Although they do everything they can to come to a reasonable agreement, litigation is always an option to obtain right away rights to dig.
William Goldman, a Columbus based attorney, says that anyone being confronted by ATEX, should seek a second opinion.
“Anyone that is confronted with a situation where someone is going to take a permanent position on your property, which the high pressured pipeline is, needs a second opinion. The fact of the matter is, their compensation is inadequate for a variety reason,” said Goldman.
“One of the most important reasons is that ATEX doesn’t compensate property owners for the reduction in value of your property. None of this is explained to potential landowners. The agreement is improperly written. It is written for the benefit of ATEX and there’s a number of elements in the agreement that are just absurd,” Goldman said.
According to Goldman, Enterprise legally doesn’t need the consent of the landowner prior to digging.
“Property in situations like this are eminent domain. Enterprise has the ability to take property if they want it whether or not the seller wants to sell it or not,” he said.
Enterprise, however, says they try to work with landowners as much as possible to reach an agreement.
“When it comes right down to it, our approach is we try to do everything we can to reach an agreement with the landowners. On average of 90-95%, we’re able to reach an agreement without having to take any kind of legal action,” said Rainey.
The pipeline route selection process is designed to minimize the project’s impact on the environment, as well as landowners and communities through which it will pass.
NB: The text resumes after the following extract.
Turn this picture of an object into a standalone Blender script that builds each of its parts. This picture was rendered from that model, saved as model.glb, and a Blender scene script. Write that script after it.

Rainey said that ATEX goes above and beyond the regulations to ensure safety.
“The requirement is for the pipeline to be buried three feet. We actually go deeper than that. We go closer to four feet minimum,” he said.
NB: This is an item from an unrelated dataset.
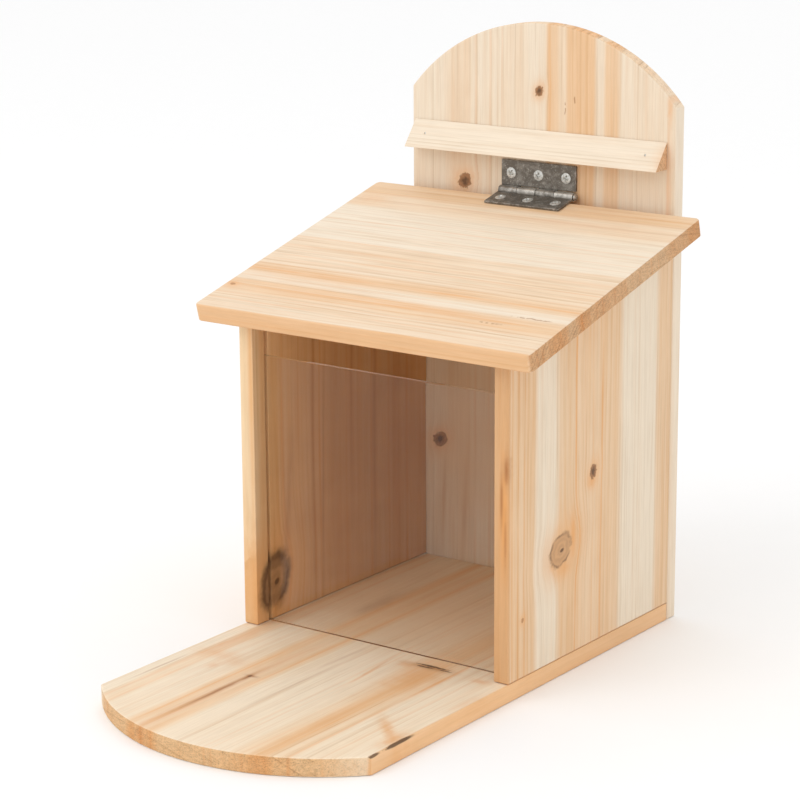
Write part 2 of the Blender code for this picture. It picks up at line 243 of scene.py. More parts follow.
def add_piece(name, points, faces, smooth_angle=SMOOTH_ANGLE, attributes=()):
    """Put points and faces in a new object, close its seams and shade it by angle."""
    mesh = bpy.data.meshes.new(name)
    mesh.from_pydata(points.tolist(), [], faces)
    for label, values in dict(attributes).items():
        layer = mesh.attributes.new(label, "FLOAT", "POINT")
        layer.data.foreach_set("value", values.astype(np.float32))
    shape = bmesh.new()
    shape.from_mesh(mesh)
    bmesh.ops.remove_doubles(shape, verts=shape.verts[:], dist=SEAM)
    bmesh.ops.dissolve_degenerate(shape, edges=shape.edges[:], dist=SLIVER)
    shape.to_mesh(mesh)
    shape.free()
    mesh.shade_smooth()
    mesh.set_sharp_from_angle(angle=math.radians(smooth_angle))
    piece = bpy.data.objects.new(name, mesh)
    bpy.context.scene.collection.objects.link(piece)
    return piece


def placed(points, place):
    """Points moved by a 4x4 matrix, all at once."""
    matrix = np.array(place)
    return points @ matrix[:3, :3].T + matrix[:3, 3]


def sawn_board(name, outline, low, high, place=Matrix(), corner=0.8 * MM, edge=0.8 * MM,
               steps=5, grain=(0, 0, 1)):
    """A board: the profile of its edge carried round its outline, and a flat on each side.

    The outline lies in the first two axes, the thickness along the third, from low to high,
    where high may be a function of the outline's points. The profile runs from the upper flat
    through a quarter round of radius edge, where the inset is edge times one minus sine and the
    drop is edge times one minus cosine, down the side, and through the same round backwards.
    """
    centre, outward, mitre, radii = walk_outline(outline, corner, steps)
    bow = np.linspace(0, math.pi / 2, steps + 1)
    inset = edge * (1 - np.sin(bow))
    drop = edge * (1 - np.cos(bow))
    margin = 0.6 * edge
    inset = np.concatenate([[edge + margin], inset, [0.0]])
    drop = np.concatenate([[0.0], drop, [edge + margin]])
    facing = np.concatenate([[0.0], np.sin(bow), [1.0]])
    round_about = np.maximum(radii[None, :, None] - inset[:, None, None], 0) * outward[None]
    beyond = np.maximum(inset[:, None, None] - radii[None, :, None], 0) * mitre[None]
    flat = centre[None] + round_about + beyond
    top = high(flat) if callable(high) else np.full(flat.shape[:2], high)
    upper = np.concatenate([flat, (top - drop[:, None])[..., None]], 2)
    bottom = np.broadcast_to((low + drop)[:, None, None], flat.shape[:2] + (1,))
    lower = np.concatenate([flat, bottom], 2)
    points = np.concatenate([upper, lower[::-1]])
    rows, columns = points.shape[:2]
    side = np.concatenate([facing, facing[::-1]])
    lift = np.concatenate([np.cos(np.arcsin(facing)), -np.cos(np.arcsin(facing[::-1]))])
    along = outward @ np.asarray(grain, float)[:2]
    end_grain = (side[:, None] * along[None] + lift[:, None] * grain[2]) ** 2
    rubbed = np.concatenate([4 * facing * (1 - facing), 4 * facing[::-1] * (1 - facing[::-1])])
    faces = grid_quads(rows, columns).tolist()
    faces.append(list(range(columns)))
    faces.append(list(range((rows - 1) * columns, rows * columns))[::-1])
    return add_piece(
        name, placed(points.reshape(-1, 3), place), faces,
        attributes={"end_grain": end_grain.ravel(), "rubbed": np.repeat(rubbed, columns)})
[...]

“There will some initial impact (on the enviroment) upon construction, but once operation, the land will be restored to it’s original condition. Once the pipeline is burried, there are few restrictions such as not being allowed to build a house or a swimming pool. Other than that, the land can continue to be used,” said Rainey.
Beyond this, landowners are usually permitted to use the surface of the land much as they had prior to the installation of the pipeline facilities, provided that such uses do not interfere with the safe operation of the pipeline.
Despite what some may think, signing an agreement with Enterprise for ATEX doesn’t ensure annual compensation, but rather a “one time payout.”
“First of all, it’s not annual. It’s not like an oil or gas lease. It’s a one time payment. That’s why it’s important to get the compensation set appropriately. They are offering people $5,000 to $9,000 an acre for property in the agreement; approximately $1,500 for trees that are cut down, and some money for agriculture lost,” said Goldman. ”All of those numbers we think are small. The largest thing not being compensated is the reduction in property value.”
In some cases, landowners have been given a number from Enterprise that is five times below that of an appraisal.
“We have a case in Fairfield County where Enterpirise has offered $23,000. Our appriasier believes the compensation should be $124,000,” Goldman said. ”Any problem that occurs on the property should not be the responsibility of the landowner. There are probably 25 things in the agreement that should be modified to give the property owner equality.”
Goldman ins’t opposed to the pipeline. He just wants to educate landowners on fair compensation for ATEX.
“All we’re trying to do is explain to people that compensation should better. No compensation is given to for the property that is damaged that isn’t covered under the agreement. There’s no question that there’s damage. There are so many reasons that it’s impossible to cover all of them. It’s hard for us to get to people because Enterprise (ATEX owners) will not release the property owners that’s being effected, but we’re having an open meeting at the Holiday Inn Express in Washington Court House,” said Goldman.
The meeting is on July 11 at 6 p.m. at the Holiday Inn Express hotel located at 101 Court House Parkway. Everyone in the community is encouraged to attend.
The project is expected to generate as many as 4,000 construction and full-time jobs in addition to employment resulting from increased production activity, as well as new and expanded ethylene plants in the U.S.
Locally, ATEX says they will create 700 jobs across central Ohio.